David Spade in PCU: It’s basically Spade doing his Entertainment Minute character for an hour-and-a-half, only if his Entertainment Minute character was one small step away from a white supremacist.

Dr. Jerome Hathaway, Real Genius: Oh, wait, this guy would thwart the potential career of his brightest student! At least he had some major motivation. The government was about to make his life a living hell if he didn’t deliver the product they were paying for. But still, did he really need to throw the smartest college kid in the country out of school? How would that go over at the next provost meeting? “Sorry, dean, but I had to kick Chris Knight out. Why? Well, to tell you the truth, the government is funnelling me millions of dollars under the table to build them a space laser to kill people, and Knight ishn’t taking it seriously enough. Why, is that a problem?”

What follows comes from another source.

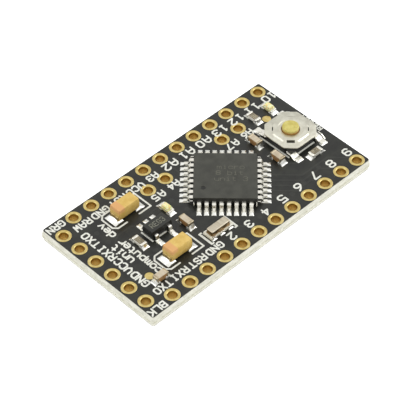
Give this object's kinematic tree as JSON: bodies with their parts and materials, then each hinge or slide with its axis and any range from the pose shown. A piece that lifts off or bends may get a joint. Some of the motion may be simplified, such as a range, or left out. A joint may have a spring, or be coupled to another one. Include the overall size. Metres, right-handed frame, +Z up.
{
  "type": "microcontroller dev board",
  "caption": "Small black microcontroller board: plated pin holes along both sides and one end, square chip set diagonally, regulator, capacitors, indicator lights and a press-down reset button.",
  "frame": {"origin": "centre of the board's underside", "axes": "+X along the length from the six-hole header to the reset button, +Y to the analog row, +Z up through the fitted face"},
  "size_m": [0.033, 0.0174, 0.003],
  "materials": {
    "laminate": "glass-epoxy laminate, sawn edge",
    "solder_mask": "black satin solder mask",
    "gold_plating": "immersion gold over copper",
    "legend_ink": "white printed ink",
    "tin": "bright tin plate",
    "copper": "copper foil",
    "solder": "bright solder",
    "mould_compound": "moulded epoxy, fine texture",
    "silicon": "polished silicon",
    "alumina": "fired alumina",
    "piezo_ceramic": "piezo ceramic",
    "can_steel": "nickel-plated steel",
    "cover_steel": "satin nickel-plated steel",
    "switch_plastic": "black moulded plastic",
    "plunger_plastic": "olive-yellow moulded plastic",
    "tantalum_case": "gold moulded epoxy",
    "tantalum_powder": "sintered tantalum",
    "resistor_glass": "dark glass coat",
    "capacitor_ceramic": "fired brown ceramic",
    "lens_resin": "phosphor-filled resin"
  },
  "bodies": {
    "board": {"board_core": "laminate", "component_lands": "tin", "copper_traces": "copper", "far_row_pin_holes": "gold_plating", "fiducial_marks": "gold_plating", "header_pin_holes": "gold_plating", "inner_pin_holes": "gold_plating", "input_tantalum_anode": "tantalum_powder", "input_tantalum_body": "tantalum_case", "input_tantalum_terminals": "tin", "led_dies": "silicon", "legend_outlines": "legend_ink", "mcu_body": "mould_compound", "mcu_bond_wires": "gold_plating", "mcu_decoupler_far_body": "capacitor_ceramic", "mcu_decoupler_far_ends": "tin", "mcu_decoupler_near_body": "capacitor_ceramic", "mcu_decoupler_near_ends": "tin", "mcu_die": "silicon", "mcu_die_paddle": "copper", "mcu_leads": "tin", "mcu_solder_joints": "solder", "near_row_pin_holes": "gold_plating", "output_tantalum_anode": "tantalum_powder", "output_tantalum_body": "tantalum_case", "output_tantalum_terminals": "tin", "power_led_base": "alumina", "power_led_lens": "lens_resin", "power_led_resistor_body": "alumina", "power_led_resistor_ends": "tin", "power_led_terminals": "tin", "regulator_body": "mould_compound", "regulator_decoupler_body": "capacitor_ceramic", "regulator_decoupler_ends": "tin", "regulator_die": "silicon", "regulator_leads": "tin", "reset_coupler_body": "capacitor_ceramic", "reset_coupler_ends": "tin", "reset_pullup_body": "alumina", "reset_pullup_ends": "tin", "resistor_overcoats": "resistor_glass", "resonator_base": "alumina", "resonator_can": "can_steel", "resonator_element": "piezo_ceramic", "resonator_terminals": "tin", "small_part_solder_joints": "solder", "solder_mask_bottom": "solder_mask", "solder_mask_top": "solder_mask", "status_led_base": "alumina", "status_led_lens": "lens_resin", "status_led_resistor_body": "alumina", "status_led_resistor_ends": "tin", "status_led_terminals": "tin", "switch_base": "switch_plastic", "switch_contact_dome": "can_steel", "switch_cover": "cover_steel", "switch_solder_joints": "solder", "switch_terminals": "tin"},
    "reset_plunger": {"switch_plunger": "plunger_plastic"}
  },
  "joints": [
    {"name": "reset_press", "type": "slide", "parent": "board", "child": "reset_plunger", "axis": [0, 0, -1], "range_m": [0, 0.00025], "stiffness_N_per_m": 6000, "springref_m": -0.00002, "deforming": ["switch_contact_dome"]}
  ]
}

Jeffrey Jones in Ferris Bueller: I didn’t like my high school principal because he yelled at my class when we went a little overboard at a basketball game. This principal actually took time out of his day to make Ferris Bueller’s like hell. That’s a scary principal!

Tyler Durdin, Fight Club: Oh, really? It’s not totally creepy when you accidentally make up a villain in your head? Yeah it is!